- **Information provided**:
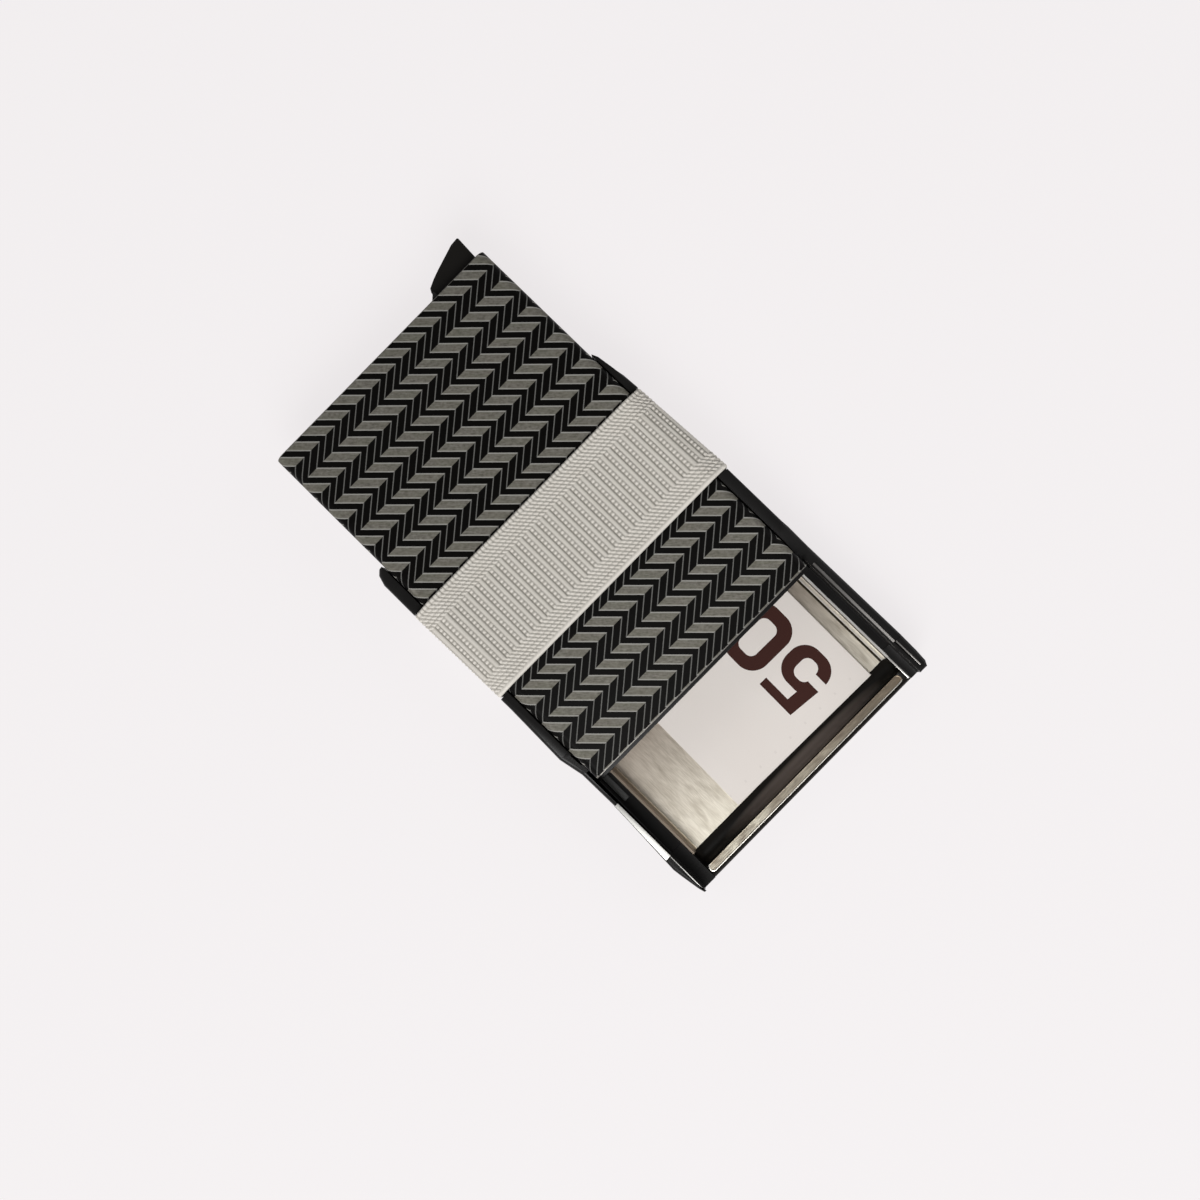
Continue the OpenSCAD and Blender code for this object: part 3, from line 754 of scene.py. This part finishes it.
# ---- Elastic band -----------------------------------------------------------------------
# Woven elastic, 25.6 mm wide, sewn into a loop and stretched round the tray and the case: ribs
# with beads of gum thread between them, and a knitted selvedge along both edges. It lies a
# little askew.
band_low, band_high = (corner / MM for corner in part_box("elastic_band"))
band_t = 0.85
band_w = band_high.y - band_low.y
left_lean, right_lean = 0.5, 1.25
inner_left = (band_low.x + band_t + left_lean, band_low.x + band_t)
inner_right = (band_high.x - band_t, band_high.x - band_t - right_lean)
path_left, path_right = sum(inner_left) / 2, sum(inner_right) / 2
base_z = band_low.z + band_t
shoulder_z = 14.4
top_z = band_high.z - band_t
top_half = 30.4
rib_pitch = 2.07
rib_start = -6.33
selvedge = 4.95


def rounded_loop(corners, radii, step=0.1):
    """Points along a closed run of straight lines whose corners are rounded."""
    points = []
    count = len(corners)
    for i, (corner, radius) in enumerate(zip(corners, radii)):
        before = (Vector(corners[i - 1]) - Vector(corner)).normalized()
        after = (Vector(corners[(i + 1) % count]) - Vector(corner)).normalized()
        half = before.angle(after) / 2
        reach = radius / math.tan(half)
        start, end = Vector(corner) + before * reach, Vector(corner) + after * reach
        centre = Vector(corner) + (before + after).normalized() * (radius / math.sin(half))
        steps = max(2, int(radius * (math.pi - 2 * half) / step))
        for k in range(steps + 1):
            spoke = (start - centre).slerp(end - centre, k / steps, (start - centre))
            points.append(centre + spoke.normalized() * radius)
    return points


loop = rounded_loop([(0, top_z), (top_half, top_z), (path_right, shoulder_z), (path_right, base_z),
                     (path_left, base_z), (path_left, shoulder_z), (-top_half, top_z)],
                    [0.01, 5, 0.9, 0.7, 0.7, 0.9, 5])
loop = np.array([(p.x, p.y) for p in loop] + [(loop[0].x, loop[0].y)])
run = np.concatenate([[0], np.cumsum(np.hypot(*np.diff(loop, axis=0).T))])
loop_l = run[-1]
# Stations are closest over the top; the weave on the sides and underneath is coarser for it
top_run = 38.0
on_top, underneath = 300, 130
stations = np.concatenate([np.linspace(0, top_run, on_top, endpoint=False),
                           np.linspace(top_run, loop_l - top_run, underneath, endpoint=False),
                           np.linspace(loop_l - top_run, loop_l, on_top, endpoint=False)])
px = np.interp(stations, run, loop[:, 0])
pz = np.interp(stations, run, loop[:, 1])
ahead_of, behind = (stations + 0.15) % loop_l, (stations - 0.15) % loop_l
tx = np.interp(ahead_of, run, loop[:, 0]) - np.interp(behind, run, loop[:, 0])
tz = np.interp(ahead_of, run, loop[:, 1]) - np.interp(behind, run, loop[:, 1])
size = np.hypot(tx, tz)
nx, nz = -tz / size, tx / size
signed = np.where(stations < loop_l / 2, stations, stations - loop_l)

lanes = np.linspace(0, band_w, 129)
hem_in = 0.6
# Where a rib and a bead stand in each pitch, and half their widths
rib_at, rib_half = 1.47, 0.52
bead_at, bead_half = 0.52, 0.42
knit_row = 0.98
cord_w = 1.0


def bulge(distance, half):
    """A round ridge: 1 on its line, 0 at half its width and beyond."""
    return np.sqrt(np.clip(1 - (distance / half) ** 2, 0, 1))


def weave_height(u, v):
    """Relief of the weave from 0 to 1, u along the loop and v across it, in millimetres."""
    phase = (u - rib_start) % rib_pitch
    rib = bulge(phase - rib_at, rib_half) * 0.7
    bead = 0.02 + 0.98 * bulge(phase - bead_at, bead_half) * bulge((v + 0.3) % 1.0 - 0.5, bead_half)
    ribs = np.maximum(rib, bead)
    inward = np.minimum(v, band_w - v)
    slant = (u + v * 0.85) % (rib_pitch / 2) - rib_pitch / 4
    row = (v - cord_w) % knit_row - knit_row / 2
    knit = 0.18 + 0.8 * bulge(slant, 0.42) * (0.15 + 0.85 * bulge(row, 0.46))
    bumps = 0.25 + 0.65 * bulge(u % (rib_pitch / 2) - rib_pitch / 4, 0.46)
    bumps = np.where(v < band_w / 2, 0.85, bumps)
    edge = np.where(inward < cord_w, bumps * bulge(inward - 0.5, 0.62), knit)
    blend = np.clip((inward - selvedge) / 0.3 + 0.5, 0, 1)
    return edge * (1 - blend) + ribs * blend


grid_u, grid_v = np.meshgrid(signed, lanes, indexing="ij")
lift = weave_height(grid_u, grid_v)
inward = np.minimum(grid_v, band_w - grid_v)
rounding = 0.3 * (1 - bulge(np.clip(hem_in - inward, 0, hem_in), hem_in * 1.02))
relief = 0.34
out = band_t - relief + relief * lift - rounding


def stretch_side(x, v):
    """Both sides lean to the left towards the lever's end, as the recesses under them do."""
    for sides, path in ((inner_right, path_right), (inner_left, path_left)):
        lean = sides[0] + (sides[1] - sides[0]) * v / band_w - path
        way = math.copysign(1, path)
        share = np.clip((x * way - 20) / (path * way - 20), 0, 1)
        x = x + lean * share * share
    return x


def surface(offset, lane):
    x = px[:, None] + nx[:, None] * offset
    z = pz[:, None] + nz[:, None] * offset
    return np.stack([stretch_side(x, lane), np.broadcast_to(band_low.y + lane, x.shape), z], axis=-1)


outer = surface(out, grid_v)
few = np.array([0.25, band_w / 2, band_w - 0.25])
inner = surface(np.zeros((len(px), 3)), np.broadcast_to(few, (len(px), 3)))
count_u, count_v = len(px), len(lanes)
verts = np.concatenate([outer.reshape(-1, 3), inner.reshape(-1, 3)]) * MM
inner_at = count_u * count_v
faces = []
for i in range(count_u):
    j = (i + 1) % count_u
    ring = [(i * count_v + k, j * count_v + k) for k in range(count_v)]
    back = [(inner_at + i * 3 + k, inner_at + j * 3 + k) for k in (2, 1, 0)]
    ring = ring + back
    for (a, b), (c, d) in zip(ring, ring[1:] + ring[:1]):
        faces.append((a, c, d, b))
band_mesh = bpy.data.meshes.new("band")
band_mesh.from_pydata(verts.tolist(), [], faces)
wrap = band_mesh.uv_layers.new(name="weave")
run_at = np.concatenate([np.repeat(stations, count_v), np.repeat(stations, 3)]) * MM
lane_at = np.concatenate([np.tile(lanes, count_u), np.tile(few, count_u)]) * MM
for face in band_mesh.polygons:
    high = max(run_at[v] for v in face.vertices)
    for corner in face.loop_indices:
        v = band_mesh.loops[corner].vertex_index
        u = run_at[v]
        if high - u > 0.05:
            u += loop_l * MM
        wrap.data[corner].uv = (u, lane_at[v])
height_mark = band_mesh.attributes.new("lift", "FLOAT", "POINT")
lifts = np.concatenate([lift.ravel(), np.full(count_u * 3, 0.4)])
height_mark.data.foreach_set("value", lifts.astype(np.float32))
band = bpy.data.objects.new("band", band_mesh)
bpy.context.scene.collection.objects.link(band)
pick(band)
bpy.ops.object.mode_set(mode="EDIT")
bpy.ops.mesh.select_all(action="SELECT")
bpy.ops.mesh.normals_make_consistent(inside=False)
bpy.ops.object.mode_set(mode="OBJECT")
bpy.ops.object.shade_smooth()

woven = Finish("woven elastic", Roughness=0.85, Specular_IOR_Level=0.2, Sheen_Weight=0.15)
lifted = woven.add("ShaderNodeAttribute", {"attribute_name": "lift"}, out="Fac")
yarn = woven.noise(woven.place((1, 0.25, 1), "UV"), 0.1 * MM, 3)
dyed = woven.noise(woven.place(source="UV"), 4 * MM, 2)
light_yarn = woven.mix(dyed, (0.66, 0.62, 0.56), (0.73, 0.695, 0.64))
hollow_shade_tone = (0.25, 0.235, 0.205)
# Painted shade: the weave is painted dark where it lies low and light where it stands up, as shade in
# its hollows
painted_lift_light = woven.ramp(lifted * 0.85 + yarn * 0.15, (0.12, 0), (0.78, 1))
yarn_and_hollow_shade = woven.mix(painted_lift_light, hollow_shade_tone, light_yarn)
woven.feed("Base Color", yarn_and_hollow_shade)
woven.bump(yarn, 3e-5)
band.data.materials.append(woven.material)
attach(band, "tray")
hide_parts("elastic_band")

# Two rows of lock stitches close the loop on the underside
thread = Finish("grey thread", Roughness=0.75, Specular_IOR_Level=0.2)
twist = thread.noise(thread.place((0.4, 1, 1)), 0.12 * MM, 2)
thread.feed("Base Color", thread.mix(twist, (0.4, 0.37, 0.33), (0.56, 0.53, 0.48)))
thread.bump(twist, 2e-5)
bpy.ops.object.select_all(action="DESELECT")
bpy.ops.mesh.primitive_uv_sphere_add(segments=12, ring_count=6, radius=1 * MM)
first_stitch = bpy.context.object
first_stitch.name = "seam_stitches"
bpy.ops.transform.resize(value=(0.2, 0.85, 0.16))
bpy.ops.object.transform_apply(location=False, rotation=False, scale=True)
bpy.ops.object.shade_smooth()
first_stitch.data.materials.append(thread.material)
stitch_pitch, stitches_in_row = 2.2, 11
stitches = []
for column in (-4, 4):
    for k in range(stitches_in_row):
        stitch = bpy.data.objects.new("stitch", first_stitch.data.copy())
        bpy.context.scene.collection.objects.link(stitch)
        along = band_low.y + 1.8 + k * stitch_pitch
        stitch.location = (column * MM, along * MM, (band_low.z + 0.18) * MM)
        stitches.append(stitch)
bpy.data.objects.remove(first_stitch, do_unlink=True)
bpy.ops.object.select_all(action="DESELECT")
for stitch in stitches:
    stitch.select_set(True)
bpy.context.view_layer.objects.active = stitches[0]
bpy.ops.object.join()
seam = bpy.context.object
seam.name = "seam_stitches"
bpy.ops.object.transform_apply(location=True, rotation=True, scale=True)
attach(seam, "tray")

- **Task**: Quote exactly the first line of the data and every line after it through the one holding "selvedge = 4.95".

- **Answer to this exercise**:
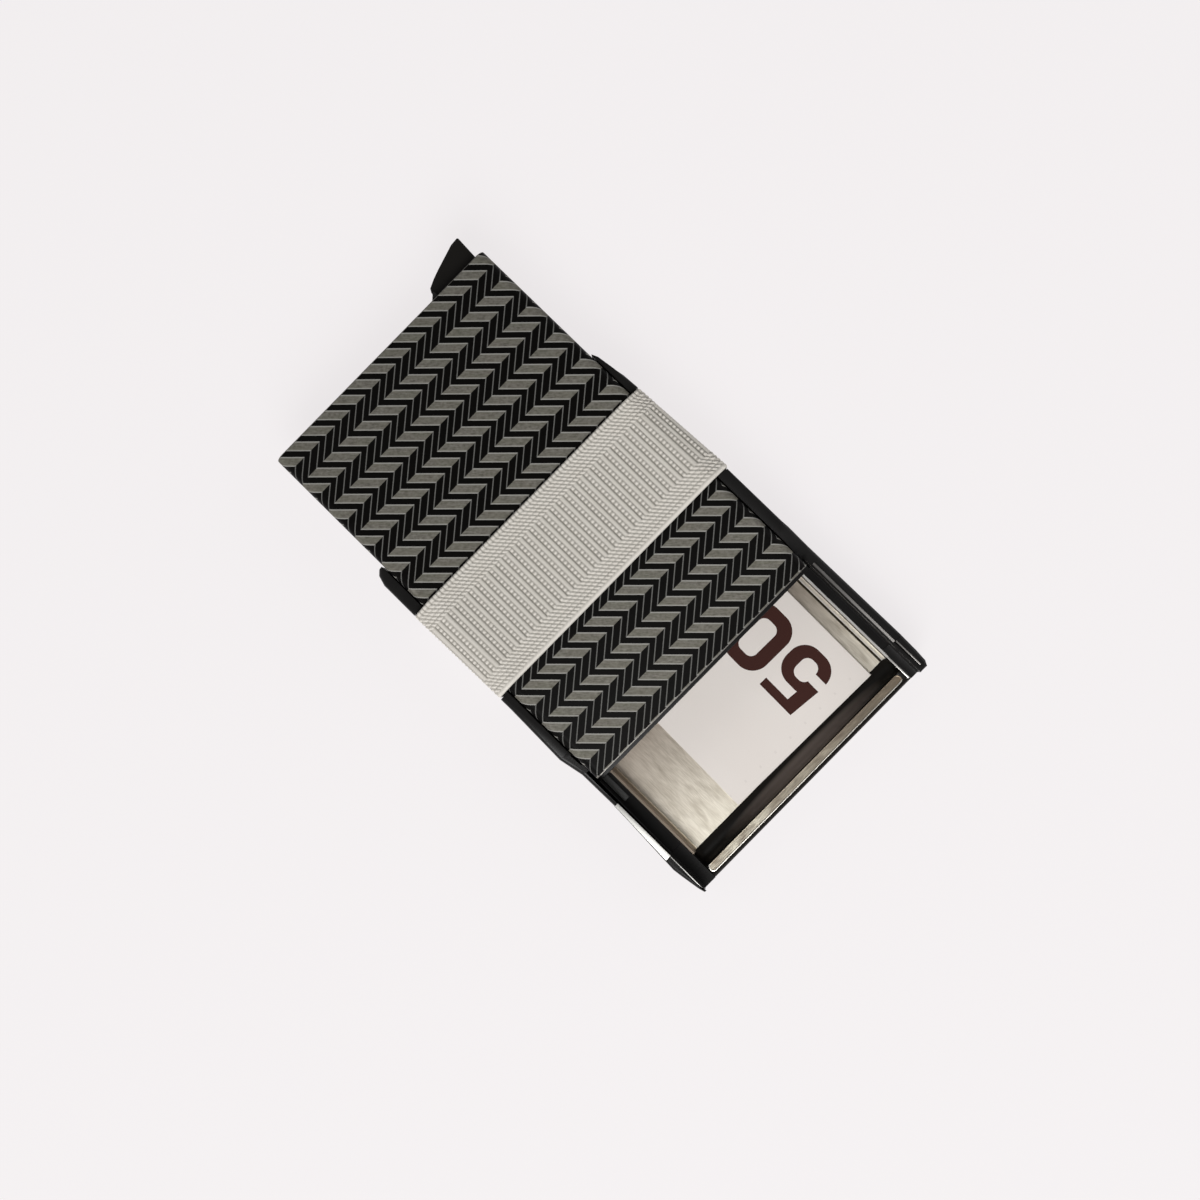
Continue the OpenSCAD and Blender code for this object: part 3, from line 754 of scene.py. This part finishes it.
# ---- Elastic band -----------------------------------------------------------------------
# Woven elastic, 25.6 mm wide, sewn into a loop and stretched round the tray and the case: ribs
# with beads of gum thread between them, and a knitted selvedge along both edges. It lies a
# little askew.
band_low, band_high = (corner / MM for corner in part_box("elastic_band"))
band_t = 0.85
band_w = band_high.y - band_low.y
left_lean, right_lean = 0.5, 1.25
inner_left = (band_low.x + band_t + left_lean, band_low.x + band_t)
inner_right = (band_high.x - band_t, band_high.x - band_t - right_lean)
path_left, path_right = sum(inner_left) / 2, sum(inner_right) / 2
base_z = band_low.z + band_t
shoulder_z = 14.4
top_z = band_high.z - band_t
top_half = 30.4
rib_pitch = 2.07
rib_start = -6.33
selvedge = 4.95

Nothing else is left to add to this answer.